# live vs canned crickets



## dancetinadance (Jul 14, 2010)

(I apologize in advance if this has already been addressed but I couldn't find anything anywhere)

Pequita absolutely loves mealworms. Since she's still so timid around me, it's the one thing that she gets really excited about (and I love it!). So I'm wanting to find her other treats that she'll enjoy.
I'm a little confused about whether to get her live or canned crickets (like the Zoo Med brand Can O Crickets)? The answer seems obvious but I just wanted to make sure


----------



## LizardGirl (Aug 25, 2008)

It doesn't matter.  Just keep in mind that the canned ones can smell pretty awful, and I believe they go bad after a certain period of time. Live ones, you actually have to kill before feeding (they hop everywhere and a hedgie would have a really difficult time catching one, as well as you trying to keep them contained while the hedgie attempts. :lol: ). You would buy a few live ones, feed them some fresh fruits or veggies for a day or so, then toss them all in a bag in the freezer for 1/2 an hour. After that, at any time you can take one or a few out and thaw them in dish, and feed shortly after. Keep in mind that the longer they sit out the more they are rotting, so throw them out quickly if your hedgie doesn't eat them.

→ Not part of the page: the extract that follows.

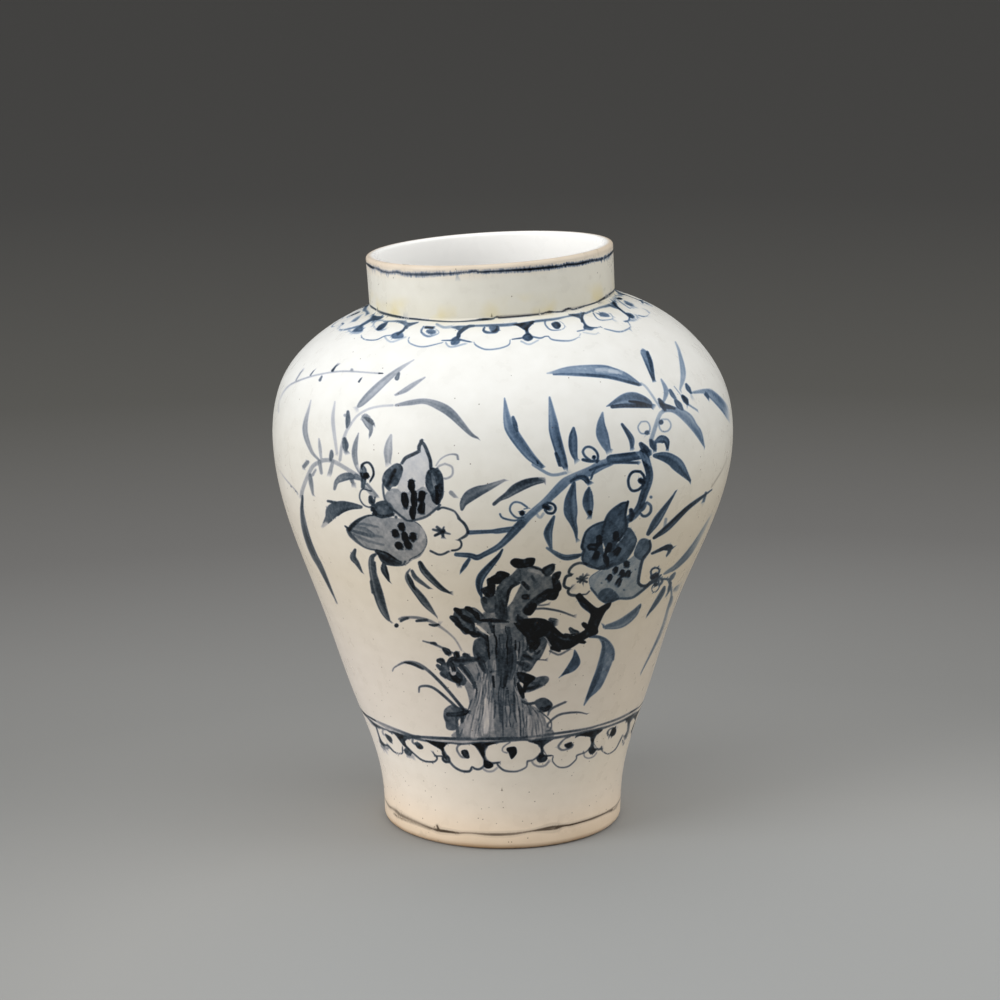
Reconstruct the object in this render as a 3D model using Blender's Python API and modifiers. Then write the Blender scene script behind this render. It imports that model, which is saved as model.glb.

The 1/2 hour before taking them out and thawing is to make sure they are dead. Any time before then, they may still be alive and they'll start twitching and moving around as they thaw. :shock:


----------



## dancetinadance (Jul 14, 2010)

:idea: OH! I didn't even think about freezing and thawing them. I figured it didn't make much sense to feed her live ones since they would be all over the place and difficult for her to catch.
Well, I guess this makes it all pretty easy...I buy crickets anyway for a crested gecko I own so catching a couple a putting them in the freezer isn't a big deal at all :lol:


----------